[START OF PROVIDED DATA]

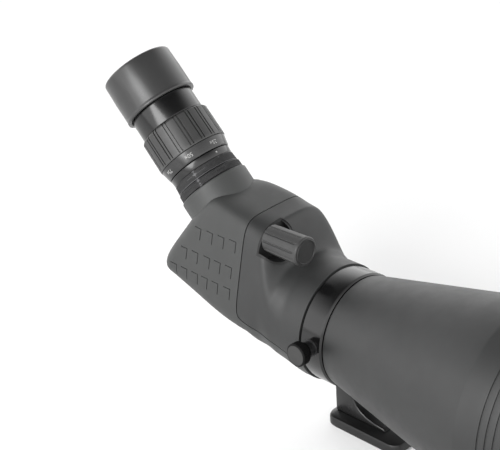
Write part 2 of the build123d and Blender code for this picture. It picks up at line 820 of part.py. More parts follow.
PIECES = [
    collar_ring, collar_liner, collar_foot, foot_screws, foot_pad, thread_insert, lock_bushing,
    brake_shoe, lock_screw, lock_washer, lock_knob,
    bearing_tube, main_housing, rear_cover, front_cover, eyepiece_neck,
    prism, prism_cradle, prism_clamp, cradle_screws,
    barrel_tube, barrel_armour, barrel_baffles, objective_cell, objective_seal,
    rear_objective_lens, lens_spacer, front_objective_lens, objective_ring, slide_rings, sunshade,
    focus_bushing, focus_seal, focus_knob_core, focus_knob_grip, focus_knob_cap,
    focus_rod, focus_arm, focus_cell, focus_lens, focus_lens_ring,
    eyepiece_lock_ring, eyepiece_flange, index_ring, eyepiece_sleeve,
    zoom_cam_sleeve, zoom_number_ring, zoom_grip, zoom_cell_lower, zoom_cell_upper,
    zoom_lens_lower, zoom_lens_upper, inner_eye_lens, eyepiece_barrel, eye_lens, eye_lens_ring,
    eyecup_guide, eyecup_pin_ring, eyecup_sleeve, eyecup_rubber,
]

for make in PIECES:
    export_step(PLACE * make(), "parts/" + make.__name__ + ".step")
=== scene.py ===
import json
import math

import bmesh
import bpy
from mathutils import Matrix, Vector


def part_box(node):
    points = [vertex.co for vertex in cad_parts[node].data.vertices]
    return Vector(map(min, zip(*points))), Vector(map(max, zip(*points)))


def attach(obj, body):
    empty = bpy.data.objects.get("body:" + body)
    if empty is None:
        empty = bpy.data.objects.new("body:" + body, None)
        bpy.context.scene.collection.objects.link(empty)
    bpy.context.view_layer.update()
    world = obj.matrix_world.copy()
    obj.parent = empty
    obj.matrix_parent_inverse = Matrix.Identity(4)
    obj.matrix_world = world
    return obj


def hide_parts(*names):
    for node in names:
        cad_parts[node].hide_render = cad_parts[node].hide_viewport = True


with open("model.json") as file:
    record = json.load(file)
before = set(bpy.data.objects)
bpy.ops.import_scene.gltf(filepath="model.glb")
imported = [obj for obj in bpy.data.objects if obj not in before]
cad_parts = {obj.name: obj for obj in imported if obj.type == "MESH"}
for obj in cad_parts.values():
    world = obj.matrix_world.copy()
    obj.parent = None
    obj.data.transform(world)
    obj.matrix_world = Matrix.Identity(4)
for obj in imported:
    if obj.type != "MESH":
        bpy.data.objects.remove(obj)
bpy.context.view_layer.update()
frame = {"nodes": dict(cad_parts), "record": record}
NODES = frame["nodes"]

# Lengths are in millimetres until a mesh is made. MM turns them into metres.
MM = 0.001
ORIGIN = Vector((-28.0, 0.0, 68.0))     # barrel axis at the collar's rear edge
C45 = math.sqrt(0.5)


# ------------------------------------------------------------------ frames

class Axis:
    """A place with a main direction x; angle 0 looks along up, and grows towards side."""

    def __init__(self, origin, x, up, side):
        self.origin = ORIGIN + Vector(origin)
        self.x = Vector(x).normalized()
        self.up = Vector(up).normalized()
        self.side = Vector(side).normalized()

    def at(self, t, r, angle):
        out = self.up * math.cos(angle) + self.side * math.sin(angle)
        return (self.origin + self.x * t + out * r) * MM

    def xyz(self, t, a, b):
        return (self.origin + self.x * t + self.up * a + self.side * b) * MM


LOCK_TILT = math.radians(4.0)
BARREL = Axis((0, 0, 0), (1, 0, 0), (0, 0, 1), (0, -1, 0))
EYE = Axis((-45.0, 0, 0), (-C45, 0, C45), (C45, 0, C45), (0, 1, 0))
KNOB = Axis((-0.5, -18.3, 54.2), (1, 0, 0), (0, 0, 1), (0, -1, 0))
LOCK = Axis((8.3, 0, 0), (0, -math.cos(LOCK_TILT), math.sin(LOCK_TILT)), (1, 0, 0),
            (0, math.sin(LOCK_TILT), math.cos(LOCK_TILT)))


# --------------------------------------------------------------- mesh tools

def finish_mesh(bm, name, sharp=32.0, weld=2e-7):
    """Welds, orients and shades a bmesh, and returns its new object."""
    bmesh.ops.remove_doubles(bm, verts=bm.verts, dist=weld)
    bmesh.ops.recalc_face_normals(bm, faces=bm.faces)
    limit = math.radians(sharp)
    for f in bm.faces:
        f.smooth = True
    for e in bm.edges:
        if len(e.link_faces) == 2 and e.calc_face_angle(0.0) > limit:
            e.smooth = False
    mesh = bpy.data.meshes.new(name)
    bm.to_mesh(mesh)
    bm.free()
    obj = bpy.data.objects.new(name, mesh)
    bpy.context.scene.collection.objects.link(obj)
    return obj


def dress(obj, material, body, nodes=()):
    obj.data.materials.clear()
    obj.data.materials.append(material)
    if nodes:
        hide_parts(*nodes)
    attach(obj, body)
    return obj


def rounded(outline, steps=4):
    """Replaces each (t, r, radius) corner of a closed outline with an arc."""
    out = []
    n = len(outline)
    for i, corner in enumerate(outline):
        p = Vector(corner[:2])
        radius = corner[2] if len(corner) > 2 else 0.0
        if radius <= 0:
            out.append(tuple(p))
            continue
        a = Vector(outline[i - 1][:2]) - p
        b = Vector(outline[(i + 1) % n][:2]) - p
        half = a.angle(b) / 2
        cut = radius / math.tan(half)
        cut = min(cut, a.length * 0.49, b.length * 0.49)
        start = p + a.normalized() * cut
        end = p + b.normalized() * cut
        for k in range(steps + 1):
            f = k / steps
            q = start * (1 - f) ** 2 + p * 2 * f * (1 - f) + end * f ** 2
            out.append(tuple(q))
    return out


def rows(t0, t1, r0, r1, count):
    """Points along a straight stretch of an outline."""
    return [(t0 + (t1 - t0) * k / count, r0 + (r1 - r0) * k / count) for k in range(count + 1)]


def ring_angles(count):
    return [2 * math.pi * k / count for k in range(count)]


def lathe(name, axis, outline, angles=96, shape=None, sharp=32.0):
    """Turned solid from a closed outline; shape(t, r, angle) may change the radius."""
    if isinstance(angles, int):
        angles = ring_angles(angles)
    points = rounded(outline)
    bm = bmesh.new()
    grid = []
    for a in angles:
        column = []
        for t, r in points:
            radius = shape(t, r, a) if shape and r > 0 else r
            column.append(bm.verts.new(axis.at(t, radius, a)))
        grid.append(column)
    for i, column in enumerate(grid):
        other = grid[(i + 1) % len(grid)]
        for j in range(len(points)):
            k = (j + 1) % len(points)
            if points[j][1] <= 0 and points[k][1] <= 0:
                continue
            bm.faces.new((column[j], column[k], other[k], other[j]))
    bmesh.ops.remove_doubles(bm, verts=bm.verts, dist=2e-7)
    dead = [f for f in bm.faces if f.calc_area() < 1e-16]
    bmesh.ops.delete(bm, geom=dead, context="FACES_ONLY")
    return finish_mesh(bm, name, sharp)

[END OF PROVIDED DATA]

EXERCISE TASK
Write the complete data out, exactly as above.

ANSWER TO THIS PROBLEM
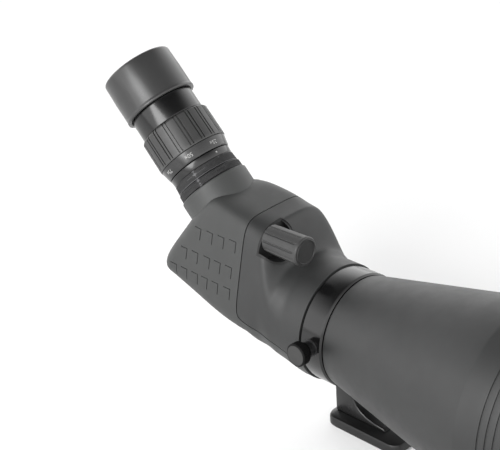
Write part 2 of the build123d and Blender code for this picture. It picks up at line 820 of part.py. More parts follow.
PIECES = [
    collar_ring, collar_liner, collar_foot, foot_screws, foot_pad, thread_insert, lock_bushing,
    brake_shoe, lock_screw, lock_washer, lock_knob,
    bearing_tube, main_housing, rear_cover, front_cover, eyepiece_neck,
    prism, prism_cradle, prism_clamp, cradle_screws,
    barrel_tube, barrel_armour, barrel_baffles, objective_cell, objective_seal,
    rear_objective_lens, lens_spacer, front_objective_lens, objective_ring, slide_rings, sunshade,
    focus_bushing, focus_seal, focus_knob_core, focus_knob_grip, focus_knob_cap,
    focus_rod, focus_arm, focus_cell, focus_lens, focus_lens_ring,
    eyepiece_lock_ring, eyepiece_flange, index_ring, eyepiece_sleeve,
    zoom_cam_sleeve, zoom_number_ring, zoom_grip, zoom_cell_lower, zoom_cell_upper,
    zoom_lens_lower, zoom_lens_upper, inner_eye_lens, eyepiece_barrel, eye_lens, eye_lens_ring,
    eyecup_guide, eyecup_pin_ring, eyecup_sleeve, eyecup_rubber,
]

for make in PIECES:
    export_step(PLACE * make(), "parts/" + make.__name__ + ".step")
=== scene.py ===
import json
import math

import bmesh
import bpy
from mathutils import Matrix, Vector


def part_box(node):
    points = [vertex.co for vertex in cad_parts[node].data.vertices]
    return Vector(map(min, zip(*points))), Vector(map(max, zip(*points)))


def attach(obj, body):
    empty = bpy.data.objects.get("body:" + body)
    if empty is None:
        empty = bpy.data.objects.new("body:" + body, None)
        bpy.context.scene.collection.objects.link(empty)
    bpy.context.view_layer.update()
    world = obj.matrix_world.copy()
    obj.parent = empty
    obj.matrix_parent_inverse = Matrix.Identity(4)
    obj.matrix_world = world
    return obj


def hide_parts(*names):
    for node in names:
        cad_parts[node].hide_render = cad_parts[node].hide_viewport = True


with open("model.json") as file:
    record = json.load(file)
before = set(bpy.data.objects)
bpy.ops.import_scene.gltf(filepath="model.glb")
imported = [obj for obj in bpy.data.objects if obj not in before]
cad_parts = {obj.name: obj for obj in imported if obj.type == "MESH"}
for obj in cad_parts.values():
    world = obj.matrix_world.copy()
    obj.parent = None
    obj.data.transform(world)
    obj.matrix_world = Matrix.Identity(4)
for obj in imported:
    if obj.type != "MESH":
        bpy.data.objects.remove(obj)
bpy.context.view_layer.update()
frame = {"nodes": dict(cad_parts), "record": record}
NODES = frame["nodes"]

# Lengths are in millimetres until a mesh is made. MM turns them into metres.
MM = 0.001
ORIGIN = Vector((-28.0, 0.0, 68.0))     # barrel axis at the collar's rear edge
C45 = math.sqrt(0.5)


# ------------------------------------------------------------------ frames

class Axis:
    """A place with a main direction x; angle 0 looks along up, and grows towards side."""

    def __init__(self, origin, x, up, side):
        self.origin = ORIGIN + Vector(origin)
        self.x = Vector(x).normalized()
        self.up = Vector(up).normalized()
        self.side = Vector(side).normalized()

    def at(self, t, r, angle):
        out = self.up * math.cos(angle) + self.side * math.sin(angle)
        return (self.origin + self.x * t + out * r) * MM

    def xyz(self, t, a, b):
        return (self.origin + self.x * t + self.up * a + self.side * b) * MM


LOCK_TILT = math.radians(4.0)
BARREL = Axis((0, 0, 0), (1, 0, 0), (0, 0, 1), (0, -1, 0))
EYE = Axis((-45.0, 0, 0), (-C45, 0, C45), (C45, 0, C45), (0, 1, 0))
KNOB = Axis((-0.5, -18.3, 54.2), (1, 0, 0), (0, 0, 1), (0, -1, 0))
LOCK = Axis((8.3, 0, 0), (0, -math.cos(LOCK_TILT), math.sin(LOCK_TILT)), (1, 0, 0),
            (0, math.sin(LOCK_TILT), math.cos(LOCK_TILT)))


# --------------------------------------------------------------- mesh tools

def finish_mesh(bm, name, sharp=32.0, weld=2e-7):
    """Welds, orients and shades a bmesh, and returns its new object."""
    bmesh.ops.remove_doubles(bm, verts=bm.verts, dist=weld)
    bmesh.ops.recalc_face_normals(bm, faces=bm.faces)
    limit = math.radians(sharp)
    for f in bm.faces:
        f.smooth = True
    for e in bm.edges:
        if len(e.link_faces) == 2 and e.calc_face_angle(0.0) > limit:
            e.smooth = False
    mesh = bpy.data.meshes.new(name)
    bm.to_mesh(mesh)
    bm.free()
    obj = bpy.data.objects.new(name, mesh)
    bpy.context.scene.collection.objects.link(obj)
    return obj


def dress(obj, material, body, nodes=()):
    obj.data.materials.clear()
    obj.data.materials.append(material)
    if nodes:
        hide_parts(*nodes)
    attach(obj, body)
    return obj


def rounded(outline, steps=4):
    """Replaces each (t, r, radius) corner of a closed outline with an arc."""
    out = []
    n = len(outline)
    for i, corner in enumerate(outline):
        p = Vector(corner[:2])
        radius = corner[2] if len(corner) > 2 else 0.0
        if radius <= 0:
            out.append(tuple(p))
            continue
        a = Vector(outline[i - 1][:2]) - p
        b = Vector(outline[(i + 1) % n][:2]) - p
        half = a.angle(b) / 2
        cut = radius / math.tan(half)
        cut = min(cut, a.length * 0.49, b.length * 0.49)
        start = p + a.normalized() * cut
        end = p + b.normalized() * cut
        for k in range(steps + 1):
            f = k / steps
            q = start * (1 - f) ** 2 + p * 2 * f * (1 - f) + end * f ** 2
            out.append(tuple(q))
    return out


def rows(t0, t1, r0, r1, count):
    """Points along a straight stretch of an outline."""
    return [(t0 + (t1 - t0) * k / count, r0 + (r1 - r0) * k / count) for k in range(count + 1)]


def ring_angles(count):
    return [2 * math.pi * k / count for k in range(count)]


def lathe(name, axis, outline, angles=96, shape=None, sharp=32.0):
    """Turned solid from a closed outline; shape(t, r, angle) may change the radius."""
    if isinstance(angles, int):
        angles = ring_angles(angles)
    points = rounded(outline)
    bm = bmesh.new()
    grid = []
    for a in angles:
        column = []
        for t, r in points:
            radius = shape(t, r, a) if shape and r > 0 else r
            column.append(bm.verts.new(axis.at(t, radius, a)))
        grid.append(column)
    for i, column in enumerate(grid):
        other = grid[(i + 1) % len(grid)]
        for j in range(len(points)):
            k = (j + 1) % len(points)
            if points[j][1] <= 0 and points[k][1] <= 0:
                continue
            bm.faces.new((column[j], column[k], other[k], other[j]))
    bmesh.ops.remove_doubles(bm, verts=bm.verts, dist=2e-7)
    dead = [f for f in bm.faces if f.calc_area() < 1e-16]
    bmesh.ops.delete(bm, geom=dead, context="FACES_ONLY")
    return finish_mesh(bm, name, sharp)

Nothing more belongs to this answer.